1966 The New Law is the grace of the Holy Spirit given to the faithful through faith in Christ. It works through charity; it uses the Sermon on the Mount to teach us what must be done and makes use of the sacraments to give us the grace to do it:
If anyone should meditate with devotion and perspicacity on the sermon our Lord gave on the mount, as we read in the Gospel of Saint Matthew, he will doubtless find there . . . the perfect way of the Christian life. . . . This sermon contains . . . all the precepts needed to shape one’s life.20**

The way God writes His law on our minds is by transforming us into His image, again, with our cooperation. Initially this justification is done at baptism, where the three theological virtues, faith, hope, and love, are infused in us, but from there we struggle with remaining just, by remaining in Him, continuing on the path He set for us. Our justice is expected to grow, not remain static. The Parable of the Talents describes this. Justification, then, is a process, dependent on what we do with what we’re given: time, opportunity, grace, revelation-and God judges based on our response. Ultimately the justice of man is defined by the greatest commandments, to love God with our whole heart, soul, mind, and strength and our neighbor as ourselves, because love fulfills the Law (Rom 13:8, Gal 5:14). Matt 25:31-46 gives an idea of how this love and judgement play themselves out.
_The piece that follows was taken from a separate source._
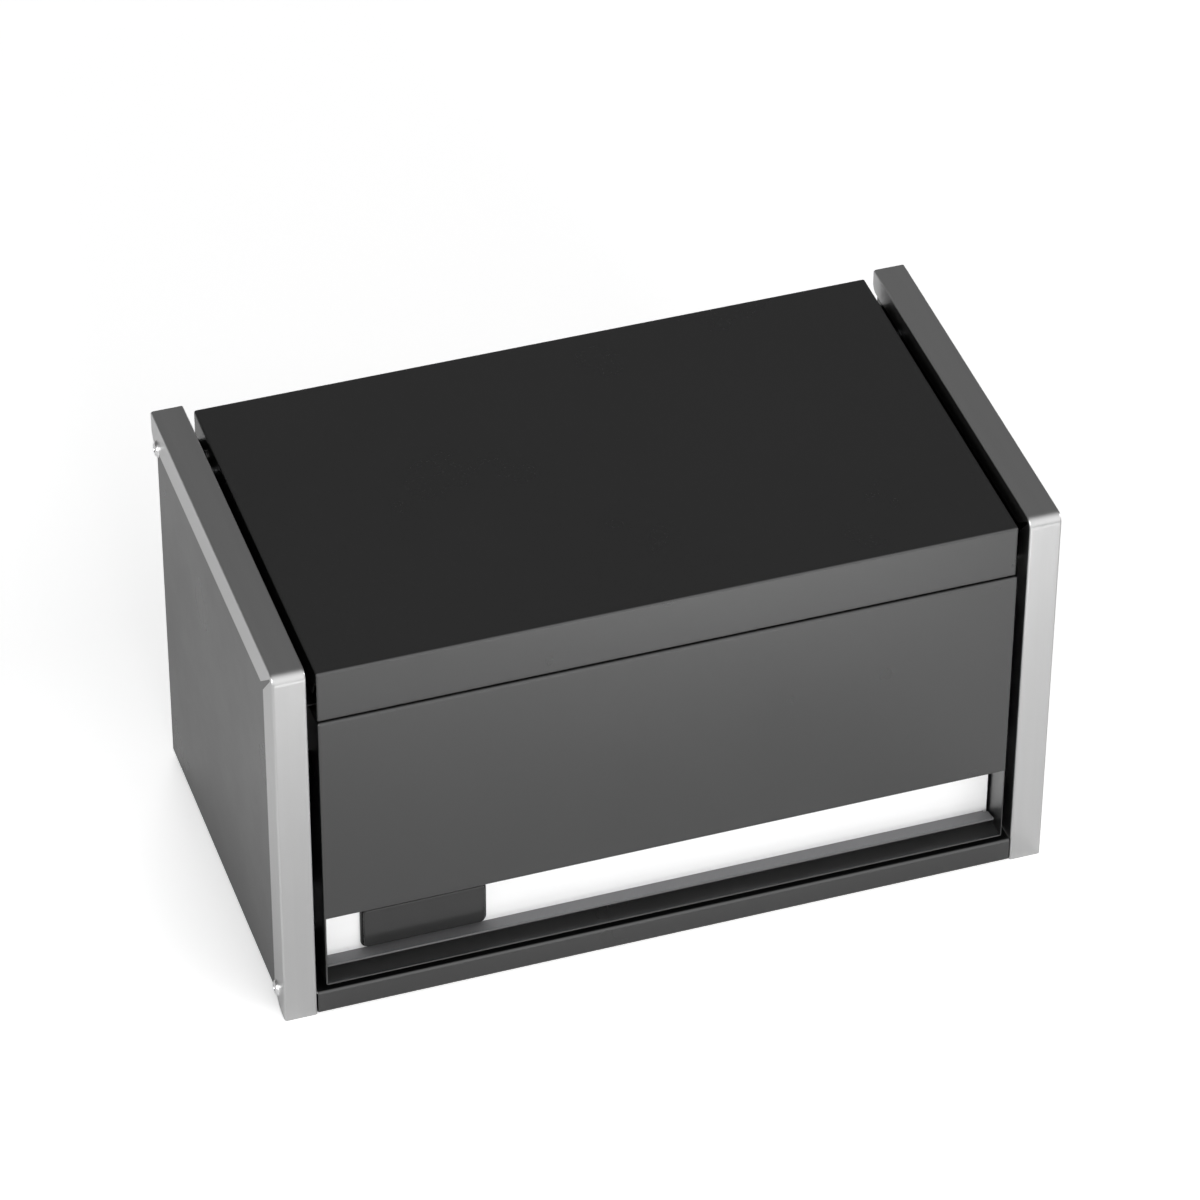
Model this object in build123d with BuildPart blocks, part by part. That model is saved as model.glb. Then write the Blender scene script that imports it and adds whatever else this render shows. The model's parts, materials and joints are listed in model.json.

Anyway, Paul explains how critical this love is in 1 Cor 13:
"…if I have a faith that can move mountains, but do not have love, I am nothing"

Finally, St Basil sums up this whole affair in his unique way:
If we turn away from evil out of fear of punishment, we are in the position of slaves. If we pursue the enticement of wages, . . . we resemble mercenaries. Finally if we obey for the sake of the good itself and out of love for him who commands . . . we are in the position of children.